Henrys, Catherine (c. 1805–1855)

views updated

Henrys, Catherine (c. 1805–1855)

Irish-born Australian convict. Name variations: Jemmy the Rover. Born Catherine Henrys in County Sligo, Ireland, around 1805; died in Melbourne Hospital, in 1855.

Nothing is known about the early life of notorious convict Catherine Henrys, also known as Jemmy the Rover, aside from an obvious bout with smallpox which left her with a pockmarked complexion. Having left her native Ireland for a better life in England, she was living in Derby in 1832, and it is there that she was first brought up on robbery charges. In October 1835, she was convicted of the pickpocket robbery of one Charles Haynes and sentenced to transportation (exile) for life. Henrys was taken along with other female transports to Australia aboard the Arab, arriving in Hobart, on the island of Tasmania, on April 25, 1836. She was assigned as a maid to a haberdasher in Hobart Town but was subsequently charged with disorderly conduct and sentenced to six days in prison. Over the next five years, Henrys was assigned to six masters throughout the colony, although her behavior (drunkenness, neglect of duty, use of obscene language) was such that she stayed with some only a matter of weeks. One of her longest tenures was with George Augustus Robinson, the superintendent of an Aboriginal settlement on Flinders Island.
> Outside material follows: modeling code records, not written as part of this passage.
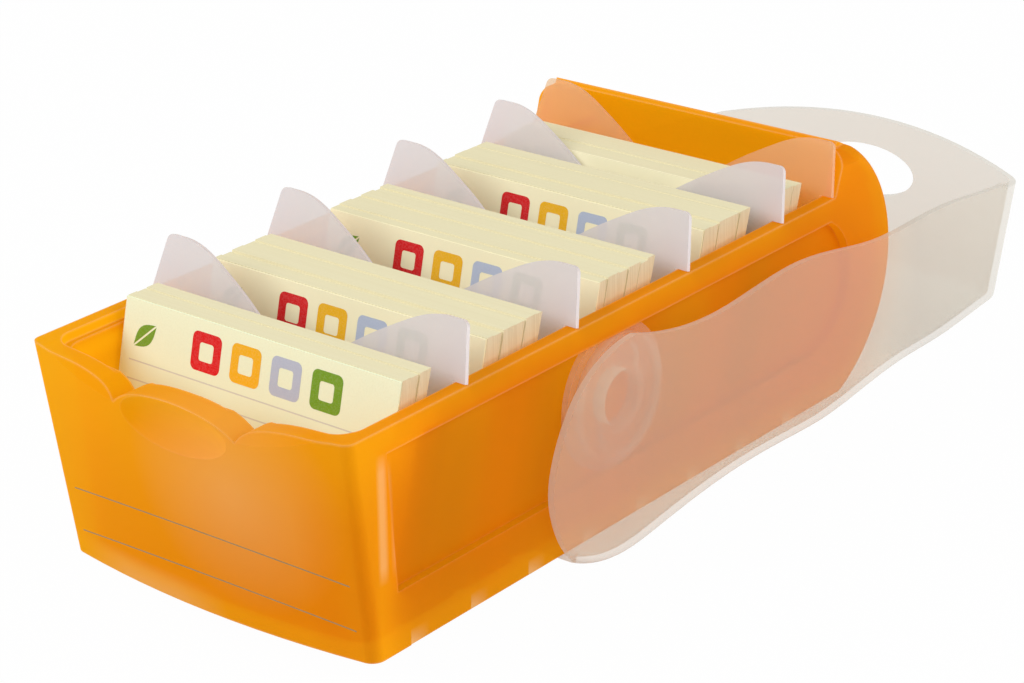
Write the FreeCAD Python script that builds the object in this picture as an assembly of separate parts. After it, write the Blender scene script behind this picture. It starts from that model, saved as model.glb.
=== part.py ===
"""Flashcard box: moulded box, lid turned under the box, two sliding pivot discs,
five lift-out dividers and five packs of small cards.

Drawing frame, mm: X across (0 is the middle), Y from front to back with 0 at the
front corners of the rim, Z up with 0 at the underside of the box.
export() moves everything into the part's own frame.
"""
import math
import os

import FreeCAD
import Part

V = FreeCAD.Vector

# Box
RIM_Z = 48.7             # height of the rim
RIM_HALF = 42.7          # outer half width at the rim
FOOT_HALF = RIM_HALF - 1.1       # outer half width at the underside
MOUTH_HALF = RIM_HALF - 3.1      # inner half width at the rim
TRACK_X = RIM_HALF - 2.6         # floor of the slide tracks
BIN_HALF = TRACK_X - 1.8         # inner half width below the ledge
SKIN = 1.5                       # side wall that hides the notches
STAND_H = 0.15                   # step behind the strip that the box stands on
LEDGE_Z = RIM_Z - 2.1
FLOOR_Z = 2.6
HULL_Y = 151.5           # axis of the round back end
HUB_Z = 29.2             # height of the slide tracks and of the hinge
HULL_R = 33.8
HULL_R_IN = HULL_R - 1.3
BACK_TOP_Z = HUB_Z + 0.911 * HULL_R

# Slide tracks in the sides
TRACK_R = 16.05
COLLAR_Z = RIM_Z - 5.4

# Lid
LID_Y = 81.5             # where the hinge stands in the photograph
PLATE_T = 1.3
ARM_T = 1.5
ARM_X = RIM_HALF + 0.8           # inner face of the arms
LID_X = ARM_X + ARM_T            # outer face of the arms
WRAP_R = HULL_R + 0.3 + PLATE_T  # outer radius of the lid round the hinge
PIN_R = 6.0
BORE_R = PIN_R + 0.05

# Notches across the underside
NOTCH_Y = 16.1
NOTCH_STEP = 18.05
NOTCH_N = 9
NOTCH_H = 2.3
NOTCH_L = 5.4

# Dividers and cards
LEAN = math.radians(18.5)
EAR_Z = 60.3
EAR_Y = [37.8, 72.1, 109.7, 144.2, 163.6]
SHEET_T = 1.0
CARD_T = 0.30
CARD_HALF = BIN_HALF - 1.3       # half of the 74 mm card width


def face_yz(edges, x=0.0):
    """Face from a closed loop of edges drawn in the YZ plane at x."""
    return Part.Face(Part.Wire(Part.__sortEdges__(edges)))


def line(a, b):
    return Part.makeLine(a, b)


def arc3(a, m, b):
    return Part.Arc(a, m, b).toShape()


def spline(points):
    curve = Part.BSplineCurve()
    curve.interpolate(points)
    return curve.toShape()


def polar(y, z, r, deg, x=0.0):
    t = math.radians(deg)
    return V(x, y + r * math.cos(t), z + r * math.sin(t))


def prism_x(points, x0, x1):
    """Polygon in YZ, extruded from x0 to x1."""
    ring = [V(x0, y, z) for y, z in points]
    return Part.Face(Part.makePolygon(ring + ring[:1])).extrude(V(x1 - x0, 0, 0))


def cylinder_x(y, z, r, x0, x1):
    return Part.makeCylinder(r, x1 - x0, V(x0, y, z), V(1, 0, 0))


def largest(shape):
    return max(shape.Solids, key=lambda s: s.Volume)


def try_fillet(shape, radius, keep, name):
    """Round the edges that keep() picks; a radius that fails is tried smaller."""
    edges = [e for e in shape.Edges if keep(e)]
    for r in (radius, radius * 0.75, radius * 0.5):
        try:
            out = shape.makeFillet(r, edges)
            if out.isValid() and out.Volume > 0:
                return out
        except Exception:
            continue
    print("no fillet on", name, len(edges))
    return shape


def plan_wire(z, half, y_corner, y_mid, y_back, r):
    """Plan outline: bowed front, rounded front corners, straight sides and back."""
    bow = y_corner - y_mid
    big = (half * half + bow * bow) / (2 * bow)
    cy = y_mid + big
    # centre of the corner circle, inside the bow and inside the side
    cx = half - r
    ccy = cy - math.sqrt((big - r) ** 2 - cx ** 2)
    dx, dy = cx, ccy - cy
    n = math.hypot(dx, dy)
    tx, ty = dx / n * big, cy + dy / n * big
    mid = math.atan2(ty - ccy, tx - cx) / 2
    mx, my = cx + r * math.cos(mid), ccy + r * math.sin(mid)
    right = [V(tx, ty, z), V(mx, my, z), V(half, ccy, z)]
    left = [V(-p.x, p.y, z) for p in right]
    edges = [
        arc3(left[0], V(0, y_mid, z), right[0]),
        arc3(*right),
        line(right[2], V(half, y_back, z)),
        line(V(half, y_back, z), V(-half, y_back, z)),
        line(V(-half, y_back, z), left[2]),
        arc3(left[2], left[1], left[0]),
    ]
    return Part.Wire(edges)


def plan_loft(z0, z1, low, high):
    return Part.makeLoft([plan_wire(z0, *low), plan_wire(z1, *high)], True, True)


def slope(at0, at43, z):
    return at0 + (at43 - at0) * z / 43.0


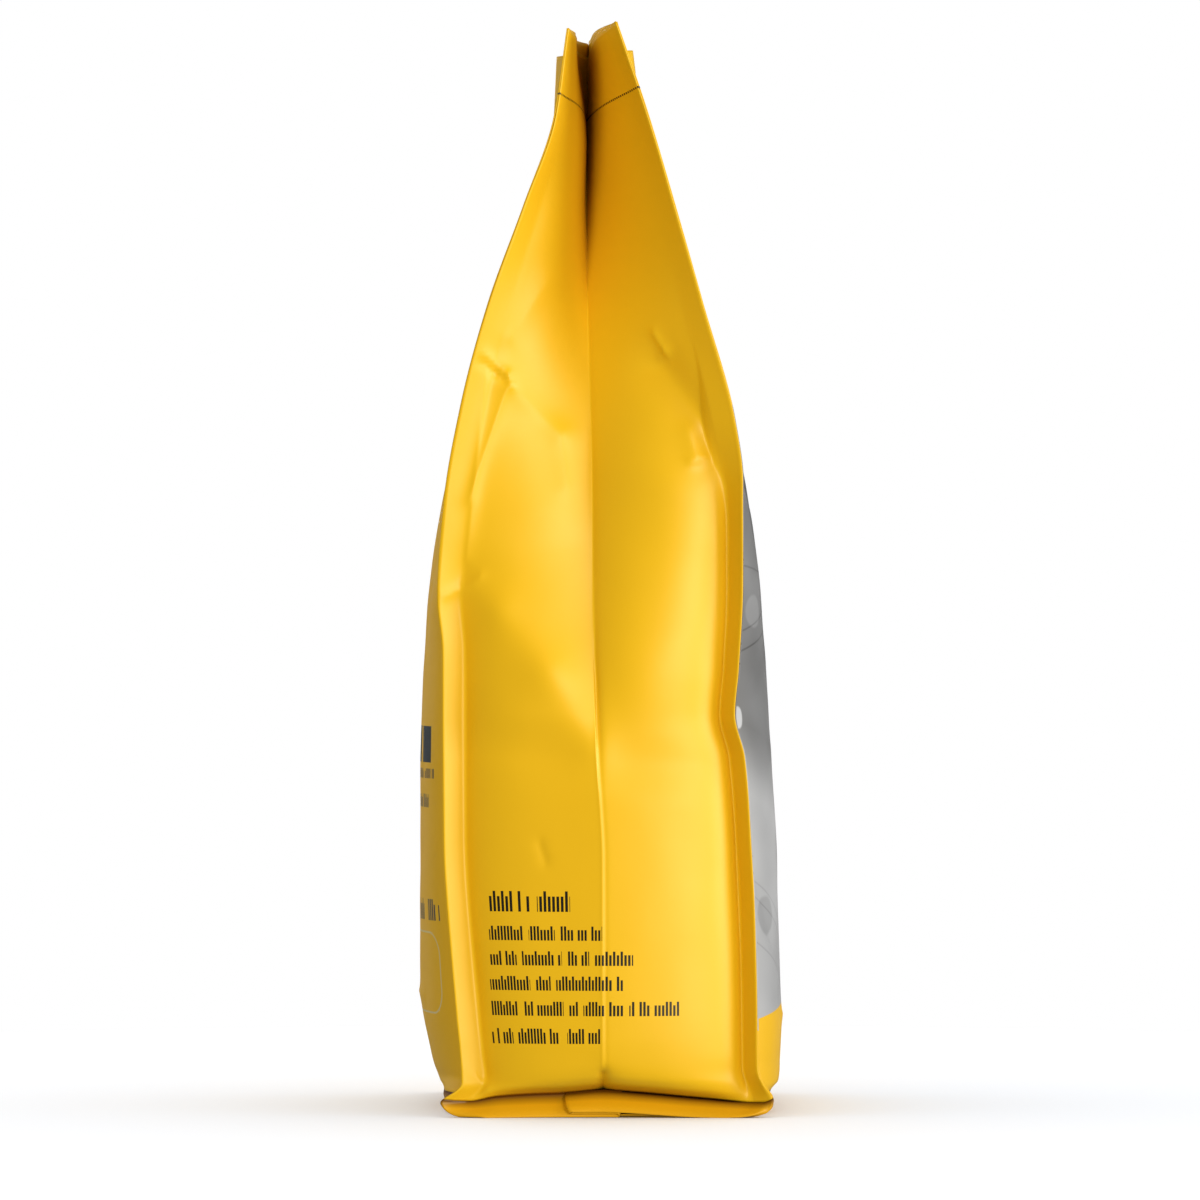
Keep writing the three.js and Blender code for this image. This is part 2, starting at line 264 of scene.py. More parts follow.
# Dents and ridges of each gusset, from one point to another as (across, height). The rise is outwards and
# fades over the width. A sharpness of 1 makes a creased edge, and 2 a soft swell.
near_creases = [
    # the pinch at the front edge, with the ridges that run from it
    {"from": (-35.6, 228.0), "to": (-28.6, 222.6), "rise": -1.0, "width": 1.3, "sharp": 1.2},
    {"from": (-35.0, 229.6), "to": (-28.0, 224.2), "rise": 0.7, "width": 1.6, "sharp": 1.2},
    {"from": (-28.0, 224.2), "to": (-27.0, 221.0), "rise": 0.7, "width": 1.2, "sharp": 1.2},
    {"from": (-34.4, 225.5), "to": (-40.0, 168.0), "rise": 0.5, "width": 2.0, "sharp": 1.3},
    {"from": (-28.2, 220.5), "to": (-39.4, 186.0), "rise": 0.6, "width": 2.0, "sharp": 1.2},
    {"from": (-27.0, 221.0), "to": (-12.0, 206.5), "rise": 0.7, "width": 4.0, "sharp": 1.5},
    {"from": (-12.0, 206.5), "to": (-9.8, 190.0), "rise": 0.6, "width": 3.6, "sharp": 1.5},
    {"from": (-27.0, 236.0), "to": (-16.0, 254.0), "rise": 0.4, "width": 3.0, "sharp": 1.5},
    # the long dent at the back edge, with a small star at its top and a bulge under it
    {"from": (16.3, 237.5), "to": (19.6, 230.6), "rise": 0.9, "width": 1.1, "sharp": 1.1},
    {"from": (17.0, 230.0), "to": (19.8, 232.0), "rise": 0.6, "width": 0.9, "sharp": 1.1},
    {"from": (18.0, 226.5), "to": (36.0, 202.0), "rise": -3.0, "width": 6.6, "sharp": 1.8},
    {"from": (27.0, 206.5), "to": (29.0, 199.5), "rise": 1.3, "width": 3.2, "sharp": 1.6},
    {"from": (27.0, 197.4), "to": (37.0, 199.6), "rise": 0.5, "width": 1.1, "sharp": 1.2},
    # the kink of the front fin
    {"from": (-47.0, 156.5), "to": (-41.5, 159.5), "rise": 0.6, "width": 1.2, "sharp": 1.2},
    {"from": (-41.5, 157.5), "to": (-35.5, 162.5), "rise": 0.5, "width": 1.2, "sharp": 1.2},
    # the soft ridge where the tucked-in film gives way to the belly
    {"from": (-36.0, 158.0), "to": (-30.0, 152.0), "rise": 0.6, "width": 6.0, "sharp": 1.8},
    {"from": (-30.0, 152.0), "to": (-15.5, 134.0), "rise": 1.1, "width": 9.0, "sharp": 1.8},
    {"from": (-15.5, 134.0), "to": (-3.0, 112.0), "rise": 0.9, "width": 7.0, "sharp": 1.8},
    # small dents lower down
    {"from": (-18.2, 82.5), "to": (-16.4, 77.0), "rise": -0.5, "width": 1.3, "sharp": 1.2},
    {"from": (-40.2, 17.0), "to": (-33.8, 9.8), "rise": 0.6, "width": 1.2, "sharp": 1.2},
    {"from": (-41.0, 19.0), "to": (-35.0, 14.0), "rise": -0.6, "width": 2.4, "sharp": 1.5},
    # the dimple where the fold meets the bottom seam
    {"from": (0.9, 12.6), "to": (0.9, 7.0), "rise": -2.4, "width": 1.2, "sharp": 1.2},
    {"from": (0.9, 8.6), "to": (0.9, 7.0), "rise": -1.6, "width": 3.2, "sharp": 1.4},
]
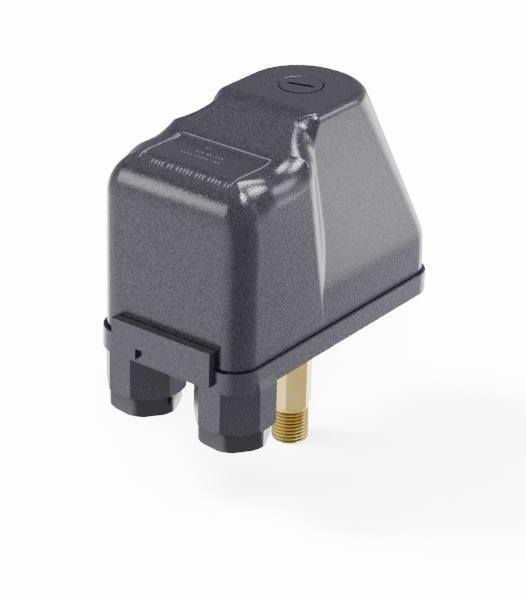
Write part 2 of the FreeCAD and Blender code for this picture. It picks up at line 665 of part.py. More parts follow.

Henrys apparently escaped the authorities in 1841 and enjoyed one year of freedom, during which she lived in the bush and worked as a timber splitter. She was apprehended again in 1842, found guilty of assault and robbery, and sentenced to three years' hard labor. She received a ticket of leave in 1845, only to have it almost immediately revoked because of another infraction. In 1848, she was convicted again for assault and was confined to a female factory. Within weeks, she escaped, removing the bars of her cell with a spoon and scaling the wall. This arrest-conviction-escape pattern was repeated several times until 1850, when she was granted a conditional pardon and left the island of Tasmania on the Caroline. She died in a Melbourne hospital in 1855.

sources:

Radi, Heather, ed. 200 Australian Women. NSW, Australia: Women's Redress Press, 1988.